Johnson has plenty of experience at second base (809 games) and leftfield (132 games) but just 16 at third base in the majors and 15 more in the minors. Even so, the 31-year-old utilityman, whom the Yankees signed to a 1-year, $3 million deal back in December, is probably their best in-house option. Johnson is a better hitter than Eduardo Nunez (.253/.335/.427 career) but he hit just .235/.305/.410 in 407 plate appearances with the Rays last year, for a 99 OPS+; he’s been below 100 in that latter category four of the past five seasons, with 2011 the exception. A lefty swinger, Johnson doesn’t have much of a platoon split (11 points of OPS better against lefties for his career).

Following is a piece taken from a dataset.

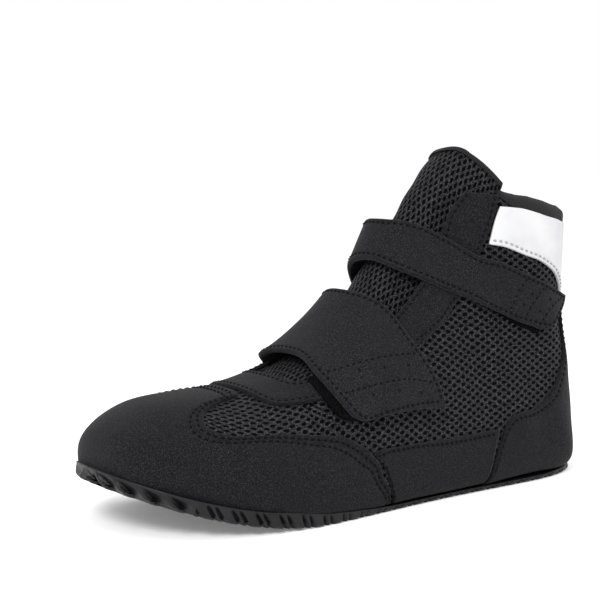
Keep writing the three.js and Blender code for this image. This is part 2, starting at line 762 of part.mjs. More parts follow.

A 29-year-old Cuban defector who has spent three years in the Yankees organization, splitting his time between the outfield (156 games at the corners) and third base (69 games) Mustelier got a long look during spring training last year as a non-roster invitee. A bone bruise in his knee ended his hopes of making the club and cost him the season’s first month. Upon returning, he didn’t exactly blow anyone away during his time at Triple A Scranton/Wilkes-Barre, hitting .272/.319/.398 with seven homers in 357 games, down from .314/.371/.488 with 15 homers in 499 PA split between Double A and Triple A in 2012. Mustelier figures to get another look in the spring, no matter which route the Yankees go.
Nunez has the most experience at the position of anyone on the roster (78 games), but he has never satisfied the team with his work at the position. While the Yankees have had him focus on playing shortstop, the now-26-year-old has been downright brutal there, 21 runs below average in 75 games in 2013 according to Ultimate Zone Rating and 28 runs below average according to Defensive Runs Saved. Nunez hit a fairly representative .260/.307/.372 in 336 plate appearances in 2013; he lacks the bat to offset his defensive woes.
A slick-fielding shortstop, Ryan has played just 29 career games at third, and his .197/.255/.273 line for 2013 rules him out. Move along.
Drew has never played third base professionally, but he almost certainly could handle the position given that he’s been basically average at shortstop (-2 DRS career, +2 in 2013). He spent the past season with the Red Sox, hitting .253/.333/.443 with 13 homers in 501 plate appearances. For as much sense as he might make to the Yankees, he won’t come cheap (he made $9.5 million in 2013) and would cost them a draft pick, since Boston issued him a qualifying offer that he subsequently declined. That said, it would be a second-round pick, not a first-round one, given that New York lost that with its signing of Brian McCann, as well as its two compensation picks with the signings of Jacoby Ellsbury and Carlos Beltran.
Another option who’s well past his prime, the 38-year-old Polanco spent 2013 as the Marlins’ regular at third base, hitting .260/.315/.302 in 416 plate appearances. On the plus side, the righty’s performance against lefties (.317/.348/.382 in 132 PA) was good, and it’s been a trend over the course of his career (.310/.352/.440). Furthermore, he was three runs above average at third base according to DRS. As superficially acceptable an option as he may be, as of September the Miami resident was unsure if he was going to return for another major league season.
Reynolds hit 21 homers for the Indians and Yankees last year, but the 30-year-old slugger batted just .220/.306/.393 while striking out in more than 30 percent of his plate appearances. Meanwhile, he was a combined 11 runs below average in the field at first and third base. He’s become virtually unplayable at the latter, -35 runs in 183 games there over the last three seasons.
After a little more than three years as a utilityman with the Mets, Turner was non-tendered back in December. The 28-year-old righty hit .280/.319/.385 in 214 plate appearances in 2013 but made just 11 starts at the hot corner. Defensively, Turner has 78 major league games and 37 minor league games at third for his career, and in small sample sizes, his work has been more or less average.
Young may be a seven-time All-Star with a career .300/.346/.441 line, but at age 37, he no longer resembles that player even remotely. In 2013, he hit .279/.335/.395 in 565 plate appearances, spending five months showing that he no longer deserved to play every day with the Phillies before being traded to the Dodgers to fill a bench role for the stretch run. His offense wouldn’t look so terrible if it wasn’t backed by abysmal defense (-20 DRS, −14 UZR). Young has been at least 10 runs below average at third according to DRS in each of the three years he’s played at least 100 games there, and he’s been worth a combined −3.2 WAR over the past two seasons.
In all, that’s a fairly dismal array of options, one likely to force Yankees general manager Brian Cashman to explore a trade or beg 69-year-old Graig Nettles to come out of retirement. At the very least, Cashman will have to get creative, because between the returns from injury of Mark Teixeira at first base and Derek Jeter at shortstop, and the cobbled-together solution of Johnson and Brian Roberts at second base to replace the departed Robinson Cano, there isn’t a single sure thing in New York’s infield.
This article has been updated to clarify the compensation pick attached to the potential signing of Stephen Drew.